Step 6: Compare Tiers and Vendor Options

Armed with your quantified costs, benefits, NPV, ROI, and risk assessment, systematically compare the different HR tech subscription tiers or vendor options. Create a matrix that allows for side-by-side comparison of features, pricing structures, calculated costs, quantified benefits, NPV, ROI, and risk factors. Pay close attention to how specific features in higher tiers directly address your defined objectives from Step 1. Does the added cost of an enterprise tier genuinely translate into a proportional or greater increase in benefits, or does it offer features you won’t fully utilize? This comparative analysis helps you identify the “sweet spot” – the tier that provides the optimal balance between cost, functionality, and your strategic HR objectives without unnecessary expenditure or under-delivery.

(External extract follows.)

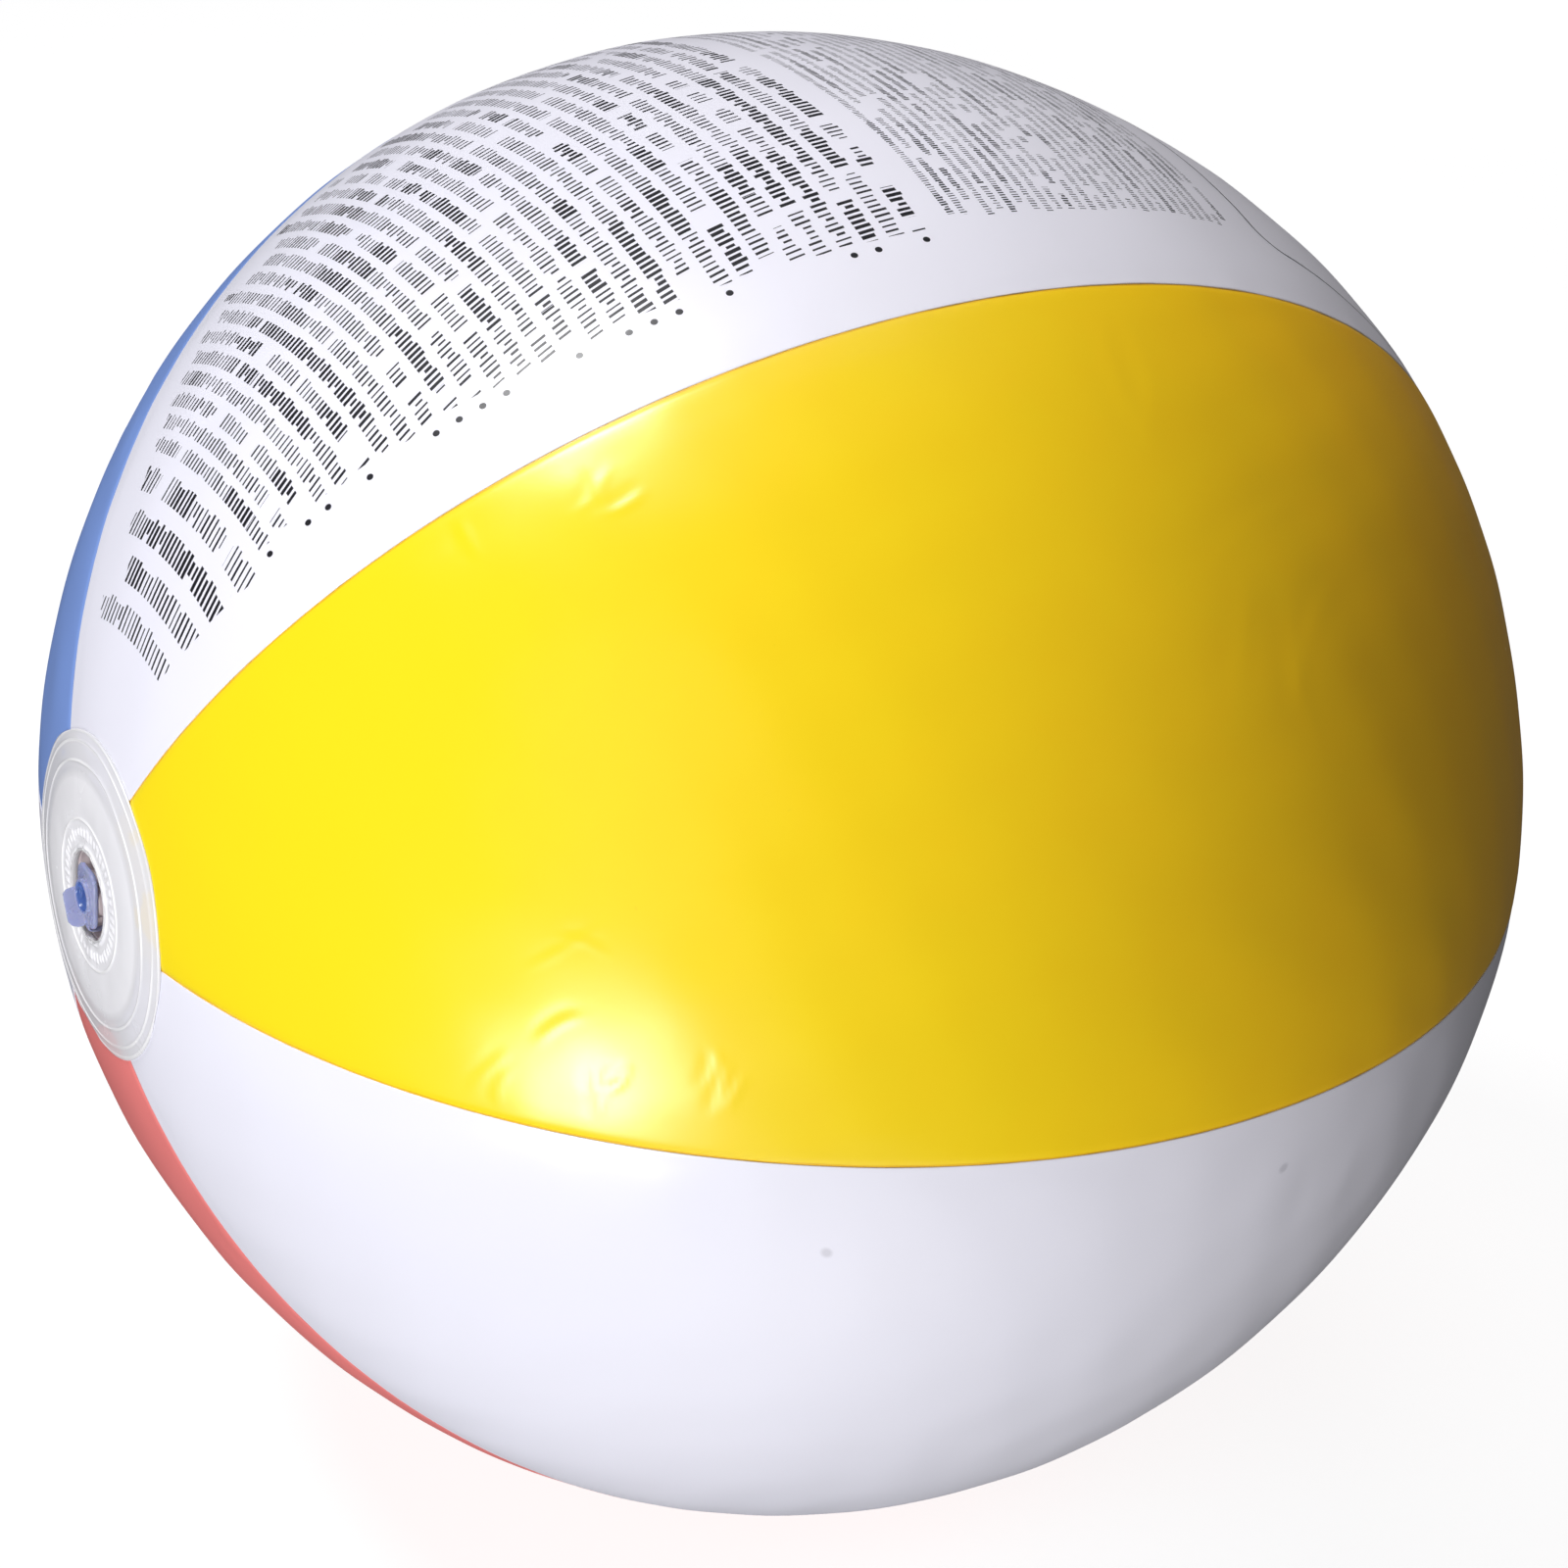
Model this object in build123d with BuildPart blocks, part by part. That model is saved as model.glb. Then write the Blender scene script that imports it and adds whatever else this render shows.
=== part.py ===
from build123d import *
import os
from math import asin, cos, degrees, radians, sin, sqrt

os.makedirs("parts", exist_ok=True)

# Frame: the ball's axis runs along X, the valve faces -X, +Z is up, and the origin is
# the middle of the small flat patch the ball rests on.

# --- Ball: six film panels, each swept about a line beyond the ball's axis, so seams stand proud ---
PANEL_COUNT = 6
PANEL_ANGLE = 360 / PANEL_COUNT
MID_RADIUS = 200.0        # outside radius at the middle of a panel, at the equator
MERIDIAN_RADIUS = 203.0   # radius of a panel's middle line between the two pole blends
SWEEP_OFFSET = 45.0       # distance of a panel's sweep line beyond the ball's axis
HALF_LENGTH = 200.5       # equator plane to the flattened pole
POLE_FLAT_RADIUS = 20.0   # flat middle of each pole
FILM = 0.3                # panel film thickness
TIP_RADIUS = 31.0         # where the panel tips are cut off, under the end discs
SWEEP_ANGLE = 52.0        # swept angle before a panel is trimmed at its seams
TRIM_REACH = 260.0        # size of the trimming wedge, larger than the ball
REST_DEPTH = 1.0          # how far the lowest panel is pressed flat on the floor
AXIS_HEIGHT = MID_RADIUS - REST_DEPTH

# Roll of each panel's middle about X, from +Z towards +Y.
WHITE_TOP_ROLL = 0.0
BLUE_ROLL = 60.0
WHITE_BACK_ROLL = 120.0
RED_ROLL = 180.0
WHITE_FRONT_ROLL = 240.0
YELLOW_ROLL = 300.0

# --- End discs, welded over the panel tips ---
DISC_FILM = 0.3
DISC_RADIUS = 42.5
DISC_SECTION_RADIUS = 50.0   # disc section before it is cut round
FACE_X = HALF_LENGTH + DISC_FILM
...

Step 7: Make Recommendation and Plan Implementation

Synthesize all your findings into a clear, concise recommendation for the most suitable HR tech subscription tier. Present your analysis, highlighting the financial implications (NPV, ROI), strategic alignment, and risk mitigation strategies. Include a detailed justification for your choice, clearly linking it back to the objectives defined in Step 1. Once a decision is made, develop a preliminary implementation plan. This should outline key milestones, responsible parties, resource allocation, and a timeline for rolling out the new technology. A well-prepared implementation plan ensures a smooth transition, maximizes user adoption, and helps realize the projected benefits from your comprehensive cost-benefit analysis. This final step is where careful analysis translates into actionable strategy.